Wednesday 6 November 2019

Chapter and Verse: A Few Thoughts on Poetry, Creativity, and Mental Health

I met up recently with fellow blogger Aimee Wilson and we got talking about poetry and mental health. She showed me the blackout poem she’d created at a writing class run by Northumberland Council.

Watch it
permission
rather
I would
demanded
tolerance was not to be tested
increasingly restricted
reality reliving   particularly happy distracting
not dared to return
approved of
given up hope

Poetry is a new avenue for Aimee but she writes prolifically for her blog I’m NOT Disordered. As she says, “I find writing so beneficial for my mental health.”

We agreed there can be a close relationship between mental health and creativity. I shared with her how Fran had never written or been interested in poetry until she met me in May 2011. At the time, she was highly manic. Our early emails and online chat conversations were full of wordplay and had a free-flowing stream of consciousness quality that I found intoxicating. Sparked by that, and my own poetry which I shared with her, Fran began to write.

She wrote prolifically. Her poems were long; sometimes rambling, often brilliant. She wrote blisteringly of her experiences as a woman living with serious mental and physical illness in a small island community that did not understand her or what she was going through. She posted most of her work on social media. She held a live book reading and went on the radio. We talked of finding her a publisher.

Fran’s mania was eventually reined in by a change of medication, precipitating a winter of crippling depression and suicidality. Her creativity ceased as suddenly as if a switch had been thrown.
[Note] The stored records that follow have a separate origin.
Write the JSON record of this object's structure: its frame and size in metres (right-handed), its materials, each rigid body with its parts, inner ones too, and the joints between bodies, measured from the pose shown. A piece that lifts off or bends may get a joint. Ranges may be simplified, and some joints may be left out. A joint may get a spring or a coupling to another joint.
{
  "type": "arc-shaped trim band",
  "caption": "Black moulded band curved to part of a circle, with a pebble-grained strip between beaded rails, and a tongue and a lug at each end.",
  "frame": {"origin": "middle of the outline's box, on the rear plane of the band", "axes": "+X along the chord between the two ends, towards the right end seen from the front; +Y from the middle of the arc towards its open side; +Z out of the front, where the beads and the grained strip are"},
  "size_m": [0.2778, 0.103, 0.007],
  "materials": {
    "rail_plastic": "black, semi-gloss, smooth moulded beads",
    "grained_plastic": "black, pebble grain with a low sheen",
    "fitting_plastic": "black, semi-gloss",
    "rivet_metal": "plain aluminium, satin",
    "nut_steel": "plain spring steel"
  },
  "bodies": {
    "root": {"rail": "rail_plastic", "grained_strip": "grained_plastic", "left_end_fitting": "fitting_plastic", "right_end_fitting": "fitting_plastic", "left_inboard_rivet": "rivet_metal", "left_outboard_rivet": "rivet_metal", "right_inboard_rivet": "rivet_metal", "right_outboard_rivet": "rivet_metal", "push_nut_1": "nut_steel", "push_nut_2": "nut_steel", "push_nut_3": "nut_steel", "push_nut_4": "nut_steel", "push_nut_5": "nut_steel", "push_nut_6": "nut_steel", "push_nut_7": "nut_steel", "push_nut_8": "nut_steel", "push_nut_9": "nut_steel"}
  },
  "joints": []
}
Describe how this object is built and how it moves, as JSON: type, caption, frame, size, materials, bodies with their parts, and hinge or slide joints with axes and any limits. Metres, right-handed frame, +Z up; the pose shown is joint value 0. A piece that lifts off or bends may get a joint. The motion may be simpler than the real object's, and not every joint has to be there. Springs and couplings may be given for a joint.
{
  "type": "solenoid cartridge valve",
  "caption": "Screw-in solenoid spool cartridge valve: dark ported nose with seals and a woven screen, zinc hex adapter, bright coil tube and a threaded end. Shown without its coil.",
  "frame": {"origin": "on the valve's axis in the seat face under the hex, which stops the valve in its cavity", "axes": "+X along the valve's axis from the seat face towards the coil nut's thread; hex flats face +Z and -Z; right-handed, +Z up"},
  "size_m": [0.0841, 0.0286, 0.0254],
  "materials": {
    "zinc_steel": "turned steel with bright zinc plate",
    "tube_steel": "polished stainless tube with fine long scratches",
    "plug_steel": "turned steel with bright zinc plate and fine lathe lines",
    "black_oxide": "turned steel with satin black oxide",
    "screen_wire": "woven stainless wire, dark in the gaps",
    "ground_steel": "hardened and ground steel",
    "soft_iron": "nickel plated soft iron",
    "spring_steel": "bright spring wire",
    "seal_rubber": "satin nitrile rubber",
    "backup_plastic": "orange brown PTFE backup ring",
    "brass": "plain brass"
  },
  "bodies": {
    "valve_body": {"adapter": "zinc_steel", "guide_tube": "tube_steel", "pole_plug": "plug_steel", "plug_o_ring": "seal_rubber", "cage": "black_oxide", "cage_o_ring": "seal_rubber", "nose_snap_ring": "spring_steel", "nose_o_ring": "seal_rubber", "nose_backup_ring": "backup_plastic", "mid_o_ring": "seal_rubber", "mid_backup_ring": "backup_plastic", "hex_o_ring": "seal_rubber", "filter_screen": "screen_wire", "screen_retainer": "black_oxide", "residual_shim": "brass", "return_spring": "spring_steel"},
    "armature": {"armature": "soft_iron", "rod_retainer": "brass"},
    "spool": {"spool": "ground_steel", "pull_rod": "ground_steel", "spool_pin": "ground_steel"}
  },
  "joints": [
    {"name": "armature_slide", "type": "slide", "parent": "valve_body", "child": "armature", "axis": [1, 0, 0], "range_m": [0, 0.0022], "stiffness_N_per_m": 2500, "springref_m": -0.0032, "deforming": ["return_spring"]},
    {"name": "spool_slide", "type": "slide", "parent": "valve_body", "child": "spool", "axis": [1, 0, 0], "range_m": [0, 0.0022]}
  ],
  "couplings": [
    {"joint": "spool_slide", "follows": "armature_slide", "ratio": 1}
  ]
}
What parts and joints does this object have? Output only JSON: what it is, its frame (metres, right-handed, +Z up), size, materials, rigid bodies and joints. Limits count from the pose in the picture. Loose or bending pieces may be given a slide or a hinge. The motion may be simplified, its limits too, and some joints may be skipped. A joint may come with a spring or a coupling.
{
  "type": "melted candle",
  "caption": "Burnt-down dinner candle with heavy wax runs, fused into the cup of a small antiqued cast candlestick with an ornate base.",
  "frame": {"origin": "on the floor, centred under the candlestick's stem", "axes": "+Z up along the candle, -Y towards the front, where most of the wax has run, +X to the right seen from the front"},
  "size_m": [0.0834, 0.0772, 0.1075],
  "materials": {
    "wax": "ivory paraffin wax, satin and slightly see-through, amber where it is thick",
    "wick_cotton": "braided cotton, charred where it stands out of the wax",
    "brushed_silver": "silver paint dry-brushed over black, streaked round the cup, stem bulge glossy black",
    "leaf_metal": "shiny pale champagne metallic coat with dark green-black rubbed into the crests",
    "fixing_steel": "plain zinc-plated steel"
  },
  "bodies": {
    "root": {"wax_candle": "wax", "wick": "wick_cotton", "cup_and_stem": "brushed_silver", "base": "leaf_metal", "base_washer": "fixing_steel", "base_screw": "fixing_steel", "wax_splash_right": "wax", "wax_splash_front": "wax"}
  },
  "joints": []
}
It took months but eventually she began to re-emerge. The following description is from our book High Tide, Low Tide.

The wild, personal, and passionate poetry which flowed during Fran’s major episode of mania ceased when she fell into depression. Her creative voice was silenced for months. When it returned it was completely transformed. The haiku forms that emerged as she began to climb out from depression were more than descriptions of the island scenery around her. They were Fran’s attempt to find a reason to go on living.

boat on the water
slicing the calm
foaming leftovers..

quiet day
loud heart
stillness..

high tide
low tide
edgeness..

what else is there to do but live life..

These poems were written on Centennial Beach, a short walk from where Fran lived at the time. She would return home, show me her latest poems, and then share them on her social media page. It was her way of reaching outward again. As she said later, “I was trying to save my life, to get out of the house onto Centennial and wait for the haikus to come. That was all I had.”

As her mood stabilised Fran found less of an impulse to write poetry and it’s been a long time since she did so. This saddens me because I loved the insight and wisdom her poems expressed, but they are red flags for mania and her health is more important to me than poetry.

Aimee’s principal diagnosis is borderline personality disorder (BPD) but she could relate Fran’s story to her own mood instability. We agreed it will be interesting to see if she adds poetry to her options for self-expression and self-care.

I don’t have a mental health diagnosis but my writing interests and outputs have changed a lot over the years. A collection of my poetry was published in 2008, but I stopped writing poetry much earlier at the age of twenty-three. Since then I have written only two poems. Ironically, the first arose in response to a period of writer’s block. The second was inspired — triggered, really — by attending my mother’s funeral in 2018.

Wandering
Wondering

How do I feel
What do I feel

Release
Relief

Re birth

Stillness
Silence

Un known
Un homed

Un tethered

Still
Calm

Centred (thank you

— Liverpool, March 26, 2018

Between 2001 and 2005 I wrote articles and short stories in the fantasy genre for Reunion: The Alternative Tolkien Society. Most are still available on the society’s website. In recent years my work has been in the mental health arena; our two books High Tide, Low Tide and No One Is Too Far Away, and our blog.

Do you write poetry or prose, or do you have a different creative outlet? Has your creativity changed over time? Does it follows your moods or aspects of your mental health? We’d love to hear your experiences.